To read threat reports like a professional, you must shift your mindset—from information consumption to decision-making intelligence.

Step 1: Start with the Objective, Not the Details

Before diving into technical sections, ask:

  • Why does this report matter to my organization?
  • Is this threat relevant to my industry, region, or technology stack?

Professionals don’t read everything line-by-line. Instead, they filter based on relevance first, which saves time and improves focus.

Step 2: Decode the Executive Summary Properly

The executive summary is not just an introduction—it’s the strategic layer of the report.

Look for:

  • Who is being targeted
  • What the attackers want
  • How severe the threat is
  • What the potential business impact could be

If you cannot explain the summary in simple terms to a CEO or CISO, you haven’t fully understood it.

Step 3: Identify the Threat Actor and Intent

Every attack has a purpose. Understanding intent is more important than understanding tools.

Focus on:

  • Financial motivation (ransomware, fraud)
  • Espionage (state-sponsored actors)
  • Disruption (hacktivism)

This helps you predict:

  • Future attacks
  • Target selection
  • Potential escalation

Step 4: Focus on the Attack Chain, Not Just Indicators

Beginners look at IOCs. Professionals analyze attack flow.

Break it down:

  • Initial access (phishing, exploit, credential theft)
  • Execution method
  • Persistence mechanisms
  • Lateral movement
  • Data exfiltration

This approach helps you map threats to your own environment.

Step 5: Don’t Overvalue IOCs

Indicators of Compromise (IPs, domains, hashes) are useful—but temporary.

Attackers rotate them quickly.

Instead, prioritize:

  • Techniques
  • Behaviors
  • Patterns

This aligns with frameworks like MITRE ATT&CK, which focuses on attacker behavior rather than static indicators.

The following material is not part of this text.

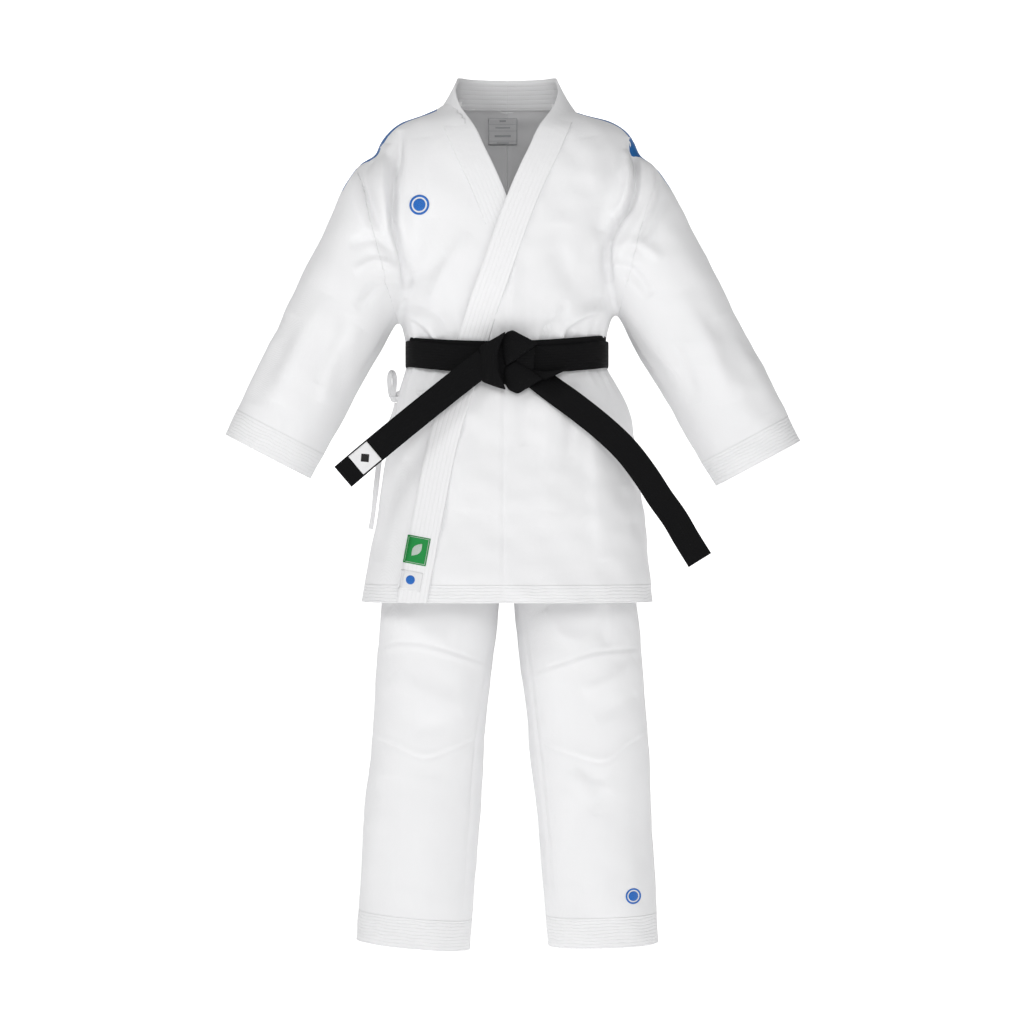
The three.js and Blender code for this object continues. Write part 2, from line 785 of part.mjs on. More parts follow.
const beltEnds = [
  ['belt_end_right', rightEndPivot, rightEndRoute],
  ['belt_end_left', leftEndPivot, leftEndRoute],
];
for (const [name, pivot, route] of beltEnds) {
  const end = new THREE.Group();
  end.position.set(pivot[0], endPlane, pivot[1]);
  end.rotation.x = -radians(beltEndTilt);
  uniform.add(end);
  place(end, name, frontPrism(bandShape(route), endFront, 0), beltBlack, 0.8);
  if (name === 'belt_end_right') {
    const labelBack = endFront - beltClearance;
    const label = frontPrism(beltLabelShape, labelBack - labelCloth, labelBack);
    place(end, 'belt_end_label', label, labelWhite, 0.6);
  }
}

const { waist_elastic, ...seatCloth } = seatPieces();
placeAll(uniform, seatCloth, '', liningWhite, 0.9);
place(uniform, 'waist_elastic', waist_elastic, elasticWhite, 0.8);
place(uniform, 'crotch_gusset', crotchGusset(), liningWhite, 0.9);
for (const [side, suffix] of [[1, '_left'], [-1, '_right']]) {
  for (const [name, solid] of Object.entries(legPieces())) {
    const turned = side > 0 ? solid : solid.mirror([1, 0, 0]);
    place(uniform, `${name}${suffix}`, turned, cottonWhite, 0.9);
  }
}
place(uniform, 'trouser_emblem', trouserEmblem(), tapeBlue, 0.55);

export default uniform;
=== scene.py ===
import json
import math

import bmesh
import bpy
import numpy as np
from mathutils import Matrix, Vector


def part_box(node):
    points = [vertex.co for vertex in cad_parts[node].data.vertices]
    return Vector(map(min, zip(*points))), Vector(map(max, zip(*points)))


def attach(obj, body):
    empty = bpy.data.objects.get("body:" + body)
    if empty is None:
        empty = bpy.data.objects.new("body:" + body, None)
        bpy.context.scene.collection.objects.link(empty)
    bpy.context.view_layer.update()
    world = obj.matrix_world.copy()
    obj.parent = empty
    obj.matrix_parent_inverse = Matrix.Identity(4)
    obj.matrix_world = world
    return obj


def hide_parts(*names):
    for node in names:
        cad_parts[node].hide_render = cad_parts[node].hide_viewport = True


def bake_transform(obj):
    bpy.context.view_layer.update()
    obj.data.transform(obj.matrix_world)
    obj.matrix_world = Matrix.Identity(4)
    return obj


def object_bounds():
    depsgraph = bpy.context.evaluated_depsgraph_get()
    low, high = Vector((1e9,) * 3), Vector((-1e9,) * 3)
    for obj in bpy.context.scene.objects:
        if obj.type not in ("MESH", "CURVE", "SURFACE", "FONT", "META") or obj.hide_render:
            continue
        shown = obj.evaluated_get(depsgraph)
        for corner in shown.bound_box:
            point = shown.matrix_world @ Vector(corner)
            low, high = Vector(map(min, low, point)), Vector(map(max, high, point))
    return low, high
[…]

Step 6: Translate Technical Findings into Business Risk

A professional always connects technical details to business impact.

For example:

  • “RCE vulnerability” → Risk of full system takeover
  • “Credential theft” → Risk of account compromise and fraud
  • “RMM abuse” → Risk of persistent unauthorized access

This translation is critical for communicating with leadership.

Step 7: Extract Actionable Intelligence

Every report should answer:

  • What should we do differently today?
  • What controls need improvement?
  • Are we already exposed?

Turn findings into:

  • Detection rules
  • Security controls
  • Patch priorities
  • Awareness training

If no action is derived, the report has no operational value.

Step 8: Correlate with Your Environment

A threat report becomes powerful only when mapped to your environment.

Check:

  • Do we use the affected software?
  • Are similar attack vectors possible here?
  • Do our logs show related activity?

This is where threat intelligence becomes threat detection.

Step 9: Watch for Trends, Not Just Incidents

One report is useful. Multiple reports reveal patterns.

Look for:

  • Repeated attack techniques
  • Emerging tools (e.g., RMM abuse, fileless malware)
  • Industry-specific targeting

Trends help you prepare for what’s coming next, not just what already happened.

Step 10: Build a Repeatable Reading Framework

Professionals don’t rely on memory—they use a structured approach:

  1. Relevance
  2. Threat actor
  3. Attack chain
  4. Business impact
  5. Required actions

This ensures consistency across all threat intelligence analysis.

Strategic Takeaway

Reading threat reports is not about collecting information—it’s about building foresight.

The difference between an average analyst and a professional is simple:

  • One reads reports
  • The other translates them into defense strategies

In modern cybersecurity,
intelligence without action is just noise.